Wikidata:Property proposal/Baidu Baike page numeric ID

From Wikidata
Jump to navigation Jump to search

‎Baidu Baike page numeric ID[edit]

Originally proposed at Wikidata:Property proposal/Authority control

   Not done
Descriptionnumerical identifier for an article or other page on Baidu Baike (Q803722)
Data typeExternal identifier
Allowed values\d+
Example 1Qu Bo (Q6059091)10076
Example 2Book and Sword Chronicles (Q4942962)11202
Example 3Xu Xu (Q107616098)8939392
Sourcebaike.baidu.com
External linksUse in sister projects: [ar][de][en][es][fr][he][it][ja][ko][nl][pl][pt][ru][sv][vi][zh][commons][species][wd][en.wikt][fr.wikt].
Planned useadding external links to information about Chinese topics
Number of IDs in source25.54 million (as of Feb 2022)
Implied notabilityWikidata property for an identifier that does not imply notability (Q62589320)
Formatter URLhttps://baike.baidu.com/view/$1.htm
See alsoTemplate:Baidu Baike (Q104804206)
Applicable "stated in"-valueBaidu Baike (Q803722)
Distinct-values constraintyes
Wikidata projectWikiProject East Asia (Q21829890)

Motivation[edit]

There is a lot of information on Baidu Baike (Q803722), one of the most prominent Chinese-language online collaborative encyclopedias, that should be linked with Wikidata items. I am using the numerical page ID rather than the page name, because my understanding is that pages can be moved, and the numerical page ID is a stable identifier that will redirect to the newest page name. The process for obtaining this ID is described in en:Template:Baidu Baike, but the idea is to look at the page source, then search for "clickstream.setLogGlobalParam" and copy the "lemmaId" number.

As it is user generated content that is semi-regulated, presence of a Baidu Baike page should not be used to determine notability, but as the content is encyclopedic it would be very helpful as a starting point to look for sources for many articles. As there are 25.54 million pages, there are many notable articles on Baike that have no Wikidata item right now.

--Habst (talk) 17:44, 23 November 2023 (UTC)[reply]

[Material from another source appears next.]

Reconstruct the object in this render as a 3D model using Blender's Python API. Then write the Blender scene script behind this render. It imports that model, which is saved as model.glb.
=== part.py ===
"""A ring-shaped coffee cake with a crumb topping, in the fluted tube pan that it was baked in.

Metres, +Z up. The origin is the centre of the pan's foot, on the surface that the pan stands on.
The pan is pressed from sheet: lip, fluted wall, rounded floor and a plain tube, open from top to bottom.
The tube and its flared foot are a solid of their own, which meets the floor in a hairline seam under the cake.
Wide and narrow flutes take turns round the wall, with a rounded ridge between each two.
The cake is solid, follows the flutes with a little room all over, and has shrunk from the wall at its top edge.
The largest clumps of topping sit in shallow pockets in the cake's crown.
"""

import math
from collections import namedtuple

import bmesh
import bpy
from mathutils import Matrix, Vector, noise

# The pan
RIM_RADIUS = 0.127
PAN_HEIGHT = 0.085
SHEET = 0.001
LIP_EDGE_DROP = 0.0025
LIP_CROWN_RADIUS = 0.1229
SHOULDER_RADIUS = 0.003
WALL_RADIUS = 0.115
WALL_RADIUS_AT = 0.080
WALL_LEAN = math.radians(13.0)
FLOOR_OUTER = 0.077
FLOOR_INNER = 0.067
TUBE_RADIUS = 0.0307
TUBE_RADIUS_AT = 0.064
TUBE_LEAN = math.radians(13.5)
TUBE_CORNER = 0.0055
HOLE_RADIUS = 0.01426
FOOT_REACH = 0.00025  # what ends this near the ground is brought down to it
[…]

For an addressing of the valid copyright violation concerns from previous proposals, see responses below at Special:Diff/2017180633 and Special:Diff/2020221085. --Habst (talk) 13:44, 29 November 2023 (UTC)[reply]

Discussion[edit]

 Support as nominator,

C933103 (talkcontribslogs) Daniel Mietchen (talkcontribslogs) FudimeZ (talkcontribslogs)

Notified participants of WikiProject East Asia --Habst (talk) 17:49, 23 November 2023 (UTC)[reply]

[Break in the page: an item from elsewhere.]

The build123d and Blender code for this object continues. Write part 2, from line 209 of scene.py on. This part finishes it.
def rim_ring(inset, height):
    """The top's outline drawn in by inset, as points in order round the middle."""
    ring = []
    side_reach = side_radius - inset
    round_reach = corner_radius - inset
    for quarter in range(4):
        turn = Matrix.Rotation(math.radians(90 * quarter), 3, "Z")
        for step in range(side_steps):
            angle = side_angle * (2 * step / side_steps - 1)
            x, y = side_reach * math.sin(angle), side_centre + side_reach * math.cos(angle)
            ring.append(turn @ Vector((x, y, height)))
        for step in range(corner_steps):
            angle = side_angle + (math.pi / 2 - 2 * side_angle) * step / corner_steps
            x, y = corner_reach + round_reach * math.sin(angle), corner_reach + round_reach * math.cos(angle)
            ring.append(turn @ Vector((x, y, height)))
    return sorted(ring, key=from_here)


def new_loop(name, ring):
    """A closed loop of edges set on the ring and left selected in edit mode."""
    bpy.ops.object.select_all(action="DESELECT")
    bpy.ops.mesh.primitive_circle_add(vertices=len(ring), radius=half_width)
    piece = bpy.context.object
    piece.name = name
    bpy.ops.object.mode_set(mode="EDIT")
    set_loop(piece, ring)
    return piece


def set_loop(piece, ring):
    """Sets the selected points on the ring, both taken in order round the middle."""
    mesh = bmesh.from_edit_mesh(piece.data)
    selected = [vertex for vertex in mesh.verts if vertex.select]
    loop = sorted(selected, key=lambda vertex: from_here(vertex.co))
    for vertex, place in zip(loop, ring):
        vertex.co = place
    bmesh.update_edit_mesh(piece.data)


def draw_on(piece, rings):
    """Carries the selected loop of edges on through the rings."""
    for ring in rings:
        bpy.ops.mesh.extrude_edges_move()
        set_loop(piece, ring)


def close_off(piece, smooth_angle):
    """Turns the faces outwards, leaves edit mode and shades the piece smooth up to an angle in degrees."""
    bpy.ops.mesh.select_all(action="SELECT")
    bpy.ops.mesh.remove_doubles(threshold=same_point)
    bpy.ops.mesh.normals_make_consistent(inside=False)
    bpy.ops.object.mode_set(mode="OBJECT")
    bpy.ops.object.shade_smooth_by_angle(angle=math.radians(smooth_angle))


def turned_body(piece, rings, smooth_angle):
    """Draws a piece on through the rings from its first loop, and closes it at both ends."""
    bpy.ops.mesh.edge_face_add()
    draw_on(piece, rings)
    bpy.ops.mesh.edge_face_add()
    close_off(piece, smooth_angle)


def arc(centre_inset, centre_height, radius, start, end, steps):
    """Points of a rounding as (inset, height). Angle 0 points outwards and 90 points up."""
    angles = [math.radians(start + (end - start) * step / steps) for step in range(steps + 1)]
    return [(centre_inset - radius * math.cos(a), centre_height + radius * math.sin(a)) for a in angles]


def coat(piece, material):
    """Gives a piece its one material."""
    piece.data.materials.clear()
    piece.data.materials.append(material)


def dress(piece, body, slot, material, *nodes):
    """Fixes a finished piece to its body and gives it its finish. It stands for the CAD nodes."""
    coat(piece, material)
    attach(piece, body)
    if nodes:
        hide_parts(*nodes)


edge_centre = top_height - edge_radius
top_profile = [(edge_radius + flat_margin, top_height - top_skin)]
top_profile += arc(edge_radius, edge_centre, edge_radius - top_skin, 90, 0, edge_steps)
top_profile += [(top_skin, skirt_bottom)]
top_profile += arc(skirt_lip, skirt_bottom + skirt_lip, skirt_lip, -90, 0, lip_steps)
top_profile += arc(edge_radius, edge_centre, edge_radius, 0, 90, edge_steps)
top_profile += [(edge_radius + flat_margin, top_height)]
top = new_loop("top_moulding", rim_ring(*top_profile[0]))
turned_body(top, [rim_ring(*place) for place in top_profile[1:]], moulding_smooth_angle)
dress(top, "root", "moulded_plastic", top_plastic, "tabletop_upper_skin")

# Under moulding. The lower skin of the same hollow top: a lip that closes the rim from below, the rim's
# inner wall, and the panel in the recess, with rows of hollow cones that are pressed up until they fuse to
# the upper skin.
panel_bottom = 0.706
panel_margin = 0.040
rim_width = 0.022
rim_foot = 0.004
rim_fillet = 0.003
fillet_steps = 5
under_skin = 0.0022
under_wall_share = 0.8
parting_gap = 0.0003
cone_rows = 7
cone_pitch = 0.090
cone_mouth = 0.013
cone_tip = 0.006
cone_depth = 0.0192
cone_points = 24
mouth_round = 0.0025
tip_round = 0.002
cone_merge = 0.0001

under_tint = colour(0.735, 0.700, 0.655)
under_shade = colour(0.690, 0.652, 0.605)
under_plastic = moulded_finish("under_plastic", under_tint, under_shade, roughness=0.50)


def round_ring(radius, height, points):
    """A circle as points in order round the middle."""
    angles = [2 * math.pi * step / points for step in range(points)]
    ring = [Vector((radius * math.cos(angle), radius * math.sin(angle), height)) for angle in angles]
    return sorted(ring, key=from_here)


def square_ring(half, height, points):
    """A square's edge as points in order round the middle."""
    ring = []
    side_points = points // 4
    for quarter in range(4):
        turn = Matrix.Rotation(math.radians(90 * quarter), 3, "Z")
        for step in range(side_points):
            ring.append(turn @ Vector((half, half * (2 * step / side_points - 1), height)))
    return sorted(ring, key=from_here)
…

In trying to go over some potential values, I can't seem to find a numerical page ID for this article: https://baike.baidu.com/item/%E5%86%AF%E5%BF%97%E5%BC%BA/20615042

It's for the Chinese athlete Feng Zhiqiang. I think the usual method isn't working because there are multiple people that share his Chinese (and English) name of 冯志强, so when you search for clickstream.setLogGlobalParam( in the page source and take the first lemma ID of 419722, it redirects to this page which is for the martial artist Feng Zhiqiang, not the athlete Feng Zhiqiang. Any ideas? --Habst (talk) 22:31, 23 November 2023 (UTC)[reply]

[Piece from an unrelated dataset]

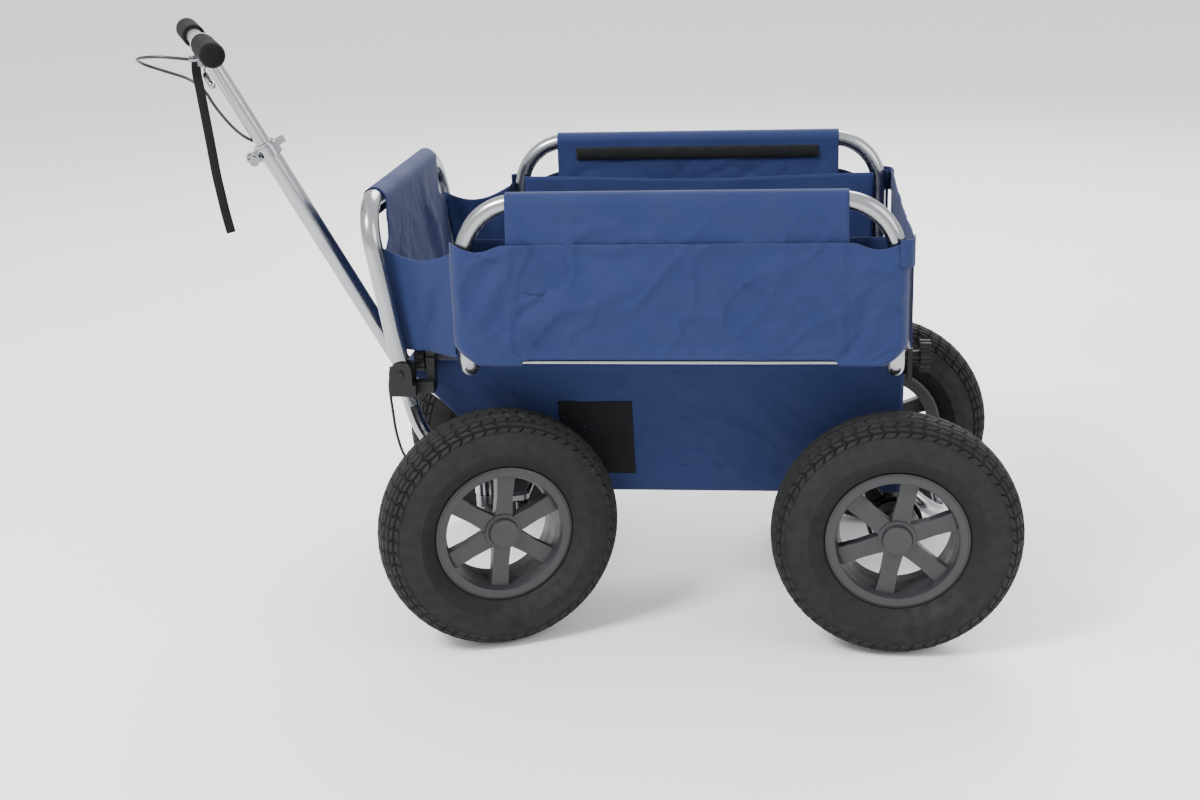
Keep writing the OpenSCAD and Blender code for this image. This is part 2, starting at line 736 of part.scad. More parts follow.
module brake_cable_upper() {
    color("black") steered() swept(smooth(cable_upper_route, 4), 2, 2, 8, [0.1, 0.2, 1]);
}

module brake_cables_rear() {
    color("black") both_sides() swept(smooth(cable_rear_route, 2), 2, 2, 8, [0.1, 0.2, 1]);
}

module brake_cable_lower() {
    color("black") steered() swept(smooth(cable_lower_route, 4), 2, 2, 8, [0.05, 1, 0.1]);
}

bed_frame();
front_beam();
king_pins();
rear_bow();
rear_axle();
rear_brackets();
front_struts();
hoop_joints();
upper_rails();
tub();
floor_board();
rear_panel();
brake_covers();
brake_cam(-1);  // brake_cam_near
brake_cam(1);  // brake_cam_far
swivel_yoke();
tilt_bolt();
knuckle(-1);  // knuckle_near
knuckle(1);  // knuckle_far
tie_rod();
at_wheel(true, -1) tyre();  // tyre_front_near
at_wheel(true, -1) wheel_pose(true) rim();  // rim_front_near
at_wheel(true, -1) hub_cap();  // hub_cap_front_near
at_wheel(true, 1) tyre();  // tyre_front_far
at_wheel(true, 1) wheel_pose(true) rim();  // rim_front_far
at_wheel(true, 1) hub_cap();  // hub_cap_front_far
at_wheel(false, -1) tyre();  // tyre_rear_near
at_wheel(false, -1) wheel_pose(false) rim();  // rim_rear_near
at_wheel(false, -1) hub_cap();  // hub_cap_rear_near
at_wheel(false, 1) tyre();  // tyre_rear_far
at_wheel(false, 1) wheel_pose(false) rim();  // rim_rear_far
at_wheel(false, 1) hub_cap();  // hub_cap_rear_far
at_wheel(false, -1) brake_drum();  // brake_drum_near
at_wheel(false, 1) brake_drum();  // brake_drum_far
drawbar_tube();
drawbar_eye();
clamp_collar();
clamp_lever();
slide_tube();
tee_bar();
grips();
brake_perch();
brake_lever();
wrist_strap();
brake_cable_upper();
brake_cable_lower();
brake_cables_rear();
side_hoop();  // side_hoop_near
mirror([0, 1, 0]) side_hoop();  // side_hoop_far
side_panel();  // side_panel_near
mirror([0, 1, 0]) side_panel();  // side_panel_far
hem_rod();  // hem_rod_near
mirror([0, 1, 0]) hem_rod();  // hem_rod_far
front_hoop();
front_panel();
corner_gussets();
knob(-349);  // knob_front_near
mirror([0, 1, 0]) knob(-349);  // knob_front_far
knob(298);  // knob_rear_near
mirror([0, 1, 0]) knob(298);  // knob_rear_far
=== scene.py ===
"""The folding beach cart's looks: cloth, tyres, grips, cords and every finish."""

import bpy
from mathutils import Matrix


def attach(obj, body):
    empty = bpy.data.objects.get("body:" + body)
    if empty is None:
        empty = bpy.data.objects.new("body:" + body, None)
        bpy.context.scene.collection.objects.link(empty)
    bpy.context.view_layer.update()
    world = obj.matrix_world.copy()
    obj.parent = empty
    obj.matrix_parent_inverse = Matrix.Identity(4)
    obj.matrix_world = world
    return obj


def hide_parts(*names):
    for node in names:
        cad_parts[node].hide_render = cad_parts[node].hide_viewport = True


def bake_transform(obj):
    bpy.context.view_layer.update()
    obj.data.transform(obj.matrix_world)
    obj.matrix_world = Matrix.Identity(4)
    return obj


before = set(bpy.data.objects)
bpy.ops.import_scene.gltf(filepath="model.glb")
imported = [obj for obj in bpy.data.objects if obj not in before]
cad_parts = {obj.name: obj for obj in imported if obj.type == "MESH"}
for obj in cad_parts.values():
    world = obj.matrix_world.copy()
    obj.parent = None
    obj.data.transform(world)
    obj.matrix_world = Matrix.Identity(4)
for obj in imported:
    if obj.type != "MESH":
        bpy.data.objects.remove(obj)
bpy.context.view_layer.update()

import logging
import math
from dataclasses import dataclass, field
from enum import Enum
from typing import Callable, Iterable, Sequence

import bmesh
import bpy
from mathutils import Matrix, Vector, noise

LOG = logging.getLogger("cart")
MM = 0.001
# A wave texture at scale 1 repeats after this many units.
WAVE_PERIOD = 0.314
Place = Callable[[float, float], Vector]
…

  • Previous proposals: 2015, 2018, 2021, 2021.--GZWDer (talk) 15:21, 24 November 2023 (UTC)[reply]
    @GZWDer: Thanks for the links. Based on reading those proposals, there are valid concerns about linking to copyvio content.
    For the record, my inspiration to make this proposal was to link the Wu Yuang (Q59576565) item (Chinese track and field sprinter) to its Baidu Baike page, because when I was trying to look up info on this person I was tipped off to a lot of verifiably true useful pieces of info (i.e. medals won, championships records) based on machine translation from the athlete's Baidu Baike page I found. The utility wasn't from blindly trusting the info itself, but from finding some starting points to then verify from other sources.
    There is already a Wikipedia template used to linking to these articles here: en:Template:Baidu Baike so I can see that at least some of the articles have encyclopedic value, as they are used in the English Wikipedia. As there are over 25.54 million IDs, I would try to not paint with a broad brush and see that if many of them have value, I think it would be worth including as an external identifier.
    Of course, as with any user-generated content website, there will be some IDs that are blatant copyright violations that we shouldn't link. But the same is true of YouTube video ID (P1651), Twitter post ID (P5933), and many other UGC websites that Wikidata has authority control properties for. We will have to handle those on a case-by-case basis to not include links to copyright violations on Wikidata. --Habst (talk) 21:35, 24 November 2023 (UTC)[reply]
 Oppose as the reasons for opposition to the prior proposals have not been addressed in this one. Mahir256 (talk) 19:33, 27 November 2023 (UTC)[reply]
@Mahir256, thanks for the response -- what reasons specifically do you think should be addressed? From my reading of the proposals, it seems like the primary objection was due to the idea that Baidu Baike is uniquely prone to copyright violations, which is entirely valid. However, there is also indisputably lots of original content / properly cited content on Baidu Baike as well that would be very valuable to have connected to Wikidata, even if some pages are copyright violations.
My idea to mitigate this would be to add links on a case-by-case basis, only when no copyright violations are found and there is no reason to suspect copyright violation. I think that if we disallow Baidu Baike, we would need to at least make a case that Baike is more prone to copyright violation than existing properties YouTube video ID (P1651), Twitter post ID (P5933), or even Fandom article ID (P6262), which I don't think has been comprehensively proven yet. --Habst (talk) 13:30, 29 November 2023 (UTC)[reply]